Provided material:
↓↓↓
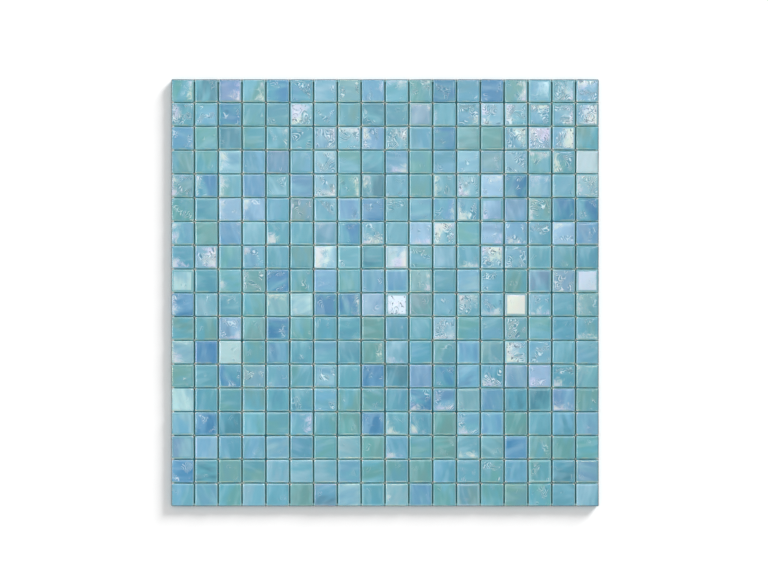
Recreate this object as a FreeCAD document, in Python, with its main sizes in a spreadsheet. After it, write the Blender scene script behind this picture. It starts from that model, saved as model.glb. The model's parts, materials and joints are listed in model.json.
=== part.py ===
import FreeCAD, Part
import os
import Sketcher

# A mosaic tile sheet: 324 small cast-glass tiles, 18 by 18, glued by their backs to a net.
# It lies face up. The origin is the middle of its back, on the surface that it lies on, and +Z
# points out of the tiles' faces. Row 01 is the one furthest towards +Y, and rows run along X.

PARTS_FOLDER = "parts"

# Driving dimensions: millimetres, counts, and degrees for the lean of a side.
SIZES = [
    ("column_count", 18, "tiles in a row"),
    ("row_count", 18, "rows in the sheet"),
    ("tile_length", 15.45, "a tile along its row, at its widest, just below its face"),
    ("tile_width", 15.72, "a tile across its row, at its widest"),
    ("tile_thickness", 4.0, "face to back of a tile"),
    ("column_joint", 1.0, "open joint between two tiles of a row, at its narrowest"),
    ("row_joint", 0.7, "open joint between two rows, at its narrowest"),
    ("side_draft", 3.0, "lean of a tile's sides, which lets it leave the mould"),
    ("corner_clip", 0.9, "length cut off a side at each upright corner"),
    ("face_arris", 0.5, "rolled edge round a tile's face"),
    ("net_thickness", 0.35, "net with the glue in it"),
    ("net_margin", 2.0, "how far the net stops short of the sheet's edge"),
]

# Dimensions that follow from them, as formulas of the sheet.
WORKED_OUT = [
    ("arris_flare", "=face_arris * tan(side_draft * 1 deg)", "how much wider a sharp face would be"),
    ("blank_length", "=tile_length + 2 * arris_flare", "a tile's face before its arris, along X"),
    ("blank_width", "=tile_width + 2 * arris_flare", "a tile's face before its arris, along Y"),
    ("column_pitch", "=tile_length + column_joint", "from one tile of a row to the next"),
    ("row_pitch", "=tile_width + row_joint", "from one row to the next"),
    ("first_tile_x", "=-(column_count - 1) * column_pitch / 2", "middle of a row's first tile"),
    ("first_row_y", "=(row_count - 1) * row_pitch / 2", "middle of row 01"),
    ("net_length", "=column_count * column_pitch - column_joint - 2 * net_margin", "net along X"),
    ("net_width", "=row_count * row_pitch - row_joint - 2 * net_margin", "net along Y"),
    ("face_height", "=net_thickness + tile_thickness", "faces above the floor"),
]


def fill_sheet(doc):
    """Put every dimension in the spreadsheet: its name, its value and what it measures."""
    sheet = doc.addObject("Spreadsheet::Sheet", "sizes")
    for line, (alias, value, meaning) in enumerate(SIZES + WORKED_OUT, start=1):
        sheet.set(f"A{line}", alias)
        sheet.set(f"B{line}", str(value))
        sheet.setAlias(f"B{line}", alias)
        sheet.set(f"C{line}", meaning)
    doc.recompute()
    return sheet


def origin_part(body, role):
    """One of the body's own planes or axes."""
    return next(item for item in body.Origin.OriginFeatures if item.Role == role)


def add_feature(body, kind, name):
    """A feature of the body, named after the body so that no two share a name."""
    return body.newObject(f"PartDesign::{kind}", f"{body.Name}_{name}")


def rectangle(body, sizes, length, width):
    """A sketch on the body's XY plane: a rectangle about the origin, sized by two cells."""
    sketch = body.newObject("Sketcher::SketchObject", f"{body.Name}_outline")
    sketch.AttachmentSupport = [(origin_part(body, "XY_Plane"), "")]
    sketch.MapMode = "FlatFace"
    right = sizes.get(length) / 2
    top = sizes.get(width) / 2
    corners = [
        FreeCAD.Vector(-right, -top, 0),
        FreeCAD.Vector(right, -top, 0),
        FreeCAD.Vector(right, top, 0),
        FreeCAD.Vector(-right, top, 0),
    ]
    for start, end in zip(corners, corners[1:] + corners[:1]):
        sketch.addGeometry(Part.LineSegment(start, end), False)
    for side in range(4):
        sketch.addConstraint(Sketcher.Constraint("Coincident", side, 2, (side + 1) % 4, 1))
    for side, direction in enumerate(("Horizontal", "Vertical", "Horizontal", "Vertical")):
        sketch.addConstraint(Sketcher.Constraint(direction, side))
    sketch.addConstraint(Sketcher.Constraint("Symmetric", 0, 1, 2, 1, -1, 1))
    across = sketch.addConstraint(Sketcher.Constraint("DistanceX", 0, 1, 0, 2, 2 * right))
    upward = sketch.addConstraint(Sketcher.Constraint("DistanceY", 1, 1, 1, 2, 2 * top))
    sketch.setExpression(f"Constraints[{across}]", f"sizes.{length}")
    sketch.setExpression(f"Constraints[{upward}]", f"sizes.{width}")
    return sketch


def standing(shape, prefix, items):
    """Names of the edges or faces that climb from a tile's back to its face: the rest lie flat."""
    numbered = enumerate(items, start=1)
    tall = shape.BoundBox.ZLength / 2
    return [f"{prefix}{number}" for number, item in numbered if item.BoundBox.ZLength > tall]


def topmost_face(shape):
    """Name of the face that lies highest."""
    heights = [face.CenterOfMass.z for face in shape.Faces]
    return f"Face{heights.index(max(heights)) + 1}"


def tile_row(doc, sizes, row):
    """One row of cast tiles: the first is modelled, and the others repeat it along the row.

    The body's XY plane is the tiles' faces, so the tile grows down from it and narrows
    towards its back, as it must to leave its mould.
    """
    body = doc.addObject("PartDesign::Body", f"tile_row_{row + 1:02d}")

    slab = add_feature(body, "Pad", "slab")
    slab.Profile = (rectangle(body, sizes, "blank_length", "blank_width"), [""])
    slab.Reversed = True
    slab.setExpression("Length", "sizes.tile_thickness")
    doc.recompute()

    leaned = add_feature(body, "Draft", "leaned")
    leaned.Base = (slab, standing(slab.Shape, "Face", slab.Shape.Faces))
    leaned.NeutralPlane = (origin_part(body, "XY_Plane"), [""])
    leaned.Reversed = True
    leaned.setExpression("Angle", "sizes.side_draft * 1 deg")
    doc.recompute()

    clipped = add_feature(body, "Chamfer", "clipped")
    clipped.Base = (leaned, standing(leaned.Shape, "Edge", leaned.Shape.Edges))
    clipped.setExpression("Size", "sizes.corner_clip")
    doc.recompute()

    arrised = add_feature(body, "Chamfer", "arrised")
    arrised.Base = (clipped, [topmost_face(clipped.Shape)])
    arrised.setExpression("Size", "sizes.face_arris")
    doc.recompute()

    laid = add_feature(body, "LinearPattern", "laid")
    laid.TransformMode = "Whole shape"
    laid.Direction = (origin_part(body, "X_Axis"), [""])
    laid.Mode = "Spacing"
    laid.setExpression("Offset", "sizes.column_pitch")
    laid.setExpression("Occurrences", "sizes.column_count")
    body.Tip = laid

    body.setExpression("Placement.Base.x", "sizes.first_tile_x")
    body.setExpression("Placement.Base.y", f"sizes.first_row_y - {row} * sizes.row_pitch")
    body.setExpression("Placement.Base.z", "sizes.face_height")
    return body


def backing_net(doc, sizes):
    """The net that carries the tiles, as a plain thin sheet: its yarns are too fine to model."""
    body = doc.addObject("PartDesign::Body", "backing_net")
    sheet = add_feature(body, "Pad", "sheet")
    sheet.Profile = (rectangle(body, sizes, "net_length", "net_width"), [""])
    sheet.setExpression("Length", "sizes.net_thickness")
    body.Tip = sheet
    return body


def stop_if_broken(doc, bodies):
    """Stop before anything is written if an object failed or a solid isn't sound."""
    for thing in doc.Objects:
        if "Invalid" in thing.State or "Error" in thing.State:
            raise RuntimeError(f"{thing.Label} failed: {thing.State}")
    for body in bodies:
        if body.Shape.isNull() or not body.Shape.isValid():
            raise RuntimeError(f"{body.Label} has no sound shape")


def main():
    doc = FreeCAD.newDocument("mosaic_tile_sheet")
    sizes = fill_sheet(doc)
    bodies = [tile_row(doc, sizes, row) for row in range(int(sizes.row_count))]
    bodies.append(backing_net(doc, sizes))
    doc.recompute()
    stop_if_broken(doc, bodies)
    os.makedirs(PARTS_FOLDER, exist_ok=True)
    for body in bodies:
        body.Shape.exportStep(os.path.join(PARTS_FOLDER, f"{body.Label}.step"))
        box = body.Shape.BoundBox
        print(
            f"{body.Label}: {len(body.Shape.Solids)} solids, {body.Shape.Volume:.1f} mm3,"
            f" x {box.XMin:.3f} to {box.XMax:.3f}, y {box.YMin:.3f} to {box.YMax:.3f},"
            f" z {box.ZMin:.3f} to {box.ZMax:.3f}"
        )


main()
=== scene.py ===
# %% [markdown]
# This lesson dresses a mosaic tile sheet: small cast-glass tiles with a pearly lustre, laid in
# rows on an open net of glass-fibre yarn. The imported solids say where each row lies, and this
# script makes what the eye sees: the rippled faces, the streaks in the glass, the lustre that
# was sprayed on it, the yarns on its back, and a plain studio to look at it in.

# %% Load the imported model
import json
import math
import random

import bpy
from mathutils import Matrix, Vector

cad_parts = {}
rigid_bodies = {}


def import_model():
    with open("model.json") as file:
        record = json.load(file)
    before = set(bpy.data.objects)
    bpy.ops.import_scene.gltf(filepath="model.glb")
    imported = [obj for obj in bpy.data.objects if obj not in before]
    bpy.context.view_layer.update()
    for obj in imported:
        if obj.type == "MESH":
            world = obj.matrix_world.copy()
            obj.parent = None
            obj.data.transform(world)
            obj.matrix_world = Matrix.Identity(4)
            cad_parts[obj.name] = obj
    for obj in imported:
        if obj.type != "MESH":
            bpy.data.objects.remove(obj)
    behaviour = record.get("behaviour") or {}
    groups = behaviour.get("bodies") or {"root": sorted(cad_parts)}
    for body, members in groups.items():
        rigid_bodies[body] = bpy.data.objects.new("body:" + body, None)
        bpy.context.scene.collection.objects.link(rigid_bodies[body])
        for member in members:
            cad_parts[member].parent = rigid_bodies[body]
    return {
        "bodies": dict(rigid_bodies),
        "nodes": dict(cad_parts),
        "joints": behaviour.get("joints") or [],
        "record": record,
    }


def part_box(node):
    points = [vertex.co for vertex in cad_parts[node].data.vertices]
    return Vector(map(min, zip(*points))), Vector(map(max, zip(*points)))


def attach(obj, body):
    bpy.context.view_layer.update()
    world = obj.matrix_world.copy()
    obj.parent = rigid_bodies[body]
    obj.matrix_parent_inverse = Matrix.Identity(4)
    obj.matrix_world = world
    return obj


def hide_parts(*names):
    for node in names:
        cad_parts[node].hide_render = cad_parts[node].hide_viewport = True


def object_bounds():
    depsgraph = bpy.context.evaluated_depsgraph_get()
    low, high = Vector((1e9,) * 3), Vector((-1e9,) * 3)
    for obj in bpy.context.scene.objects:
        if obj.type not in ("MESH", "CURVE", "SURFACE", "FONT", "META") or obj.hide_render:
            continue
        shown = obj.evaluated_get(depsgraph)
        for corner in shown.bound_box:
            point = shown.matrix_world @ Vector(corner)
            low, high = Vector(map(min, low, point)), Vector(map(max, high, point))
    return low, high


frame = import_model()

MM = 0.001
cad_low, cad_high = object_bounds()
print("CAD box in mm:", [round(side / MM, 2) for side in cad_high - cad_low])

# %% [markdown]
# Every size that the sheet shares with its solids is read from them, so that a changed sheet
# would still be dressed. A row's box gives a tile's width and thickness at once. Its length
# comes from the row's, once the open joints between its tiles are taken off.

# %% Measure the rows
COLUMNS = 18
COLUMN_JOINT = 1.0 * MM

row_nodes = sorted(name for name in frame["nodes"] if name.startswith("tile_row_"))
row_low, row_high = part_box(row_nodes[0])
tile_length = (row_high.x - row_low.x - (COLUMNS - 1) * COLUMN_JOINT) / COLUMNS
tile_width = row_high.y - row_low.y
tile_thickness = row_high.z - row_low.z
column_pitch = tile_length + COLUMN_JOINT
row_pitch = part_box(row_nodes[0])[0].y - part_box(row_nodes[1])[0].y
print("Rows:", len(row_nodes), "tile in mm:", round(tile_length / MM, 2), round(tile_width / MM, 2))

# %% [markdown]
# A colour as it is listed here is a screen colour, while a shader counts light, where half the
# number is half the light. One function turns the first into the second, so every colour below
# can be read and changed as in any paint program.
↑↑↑
Task description: Find the word "None" in the data and show each line that holds it.

Task response:
            obj.parent = None
        rigid_bodies[body] = bpy.data.objects.new("body:" + body, None)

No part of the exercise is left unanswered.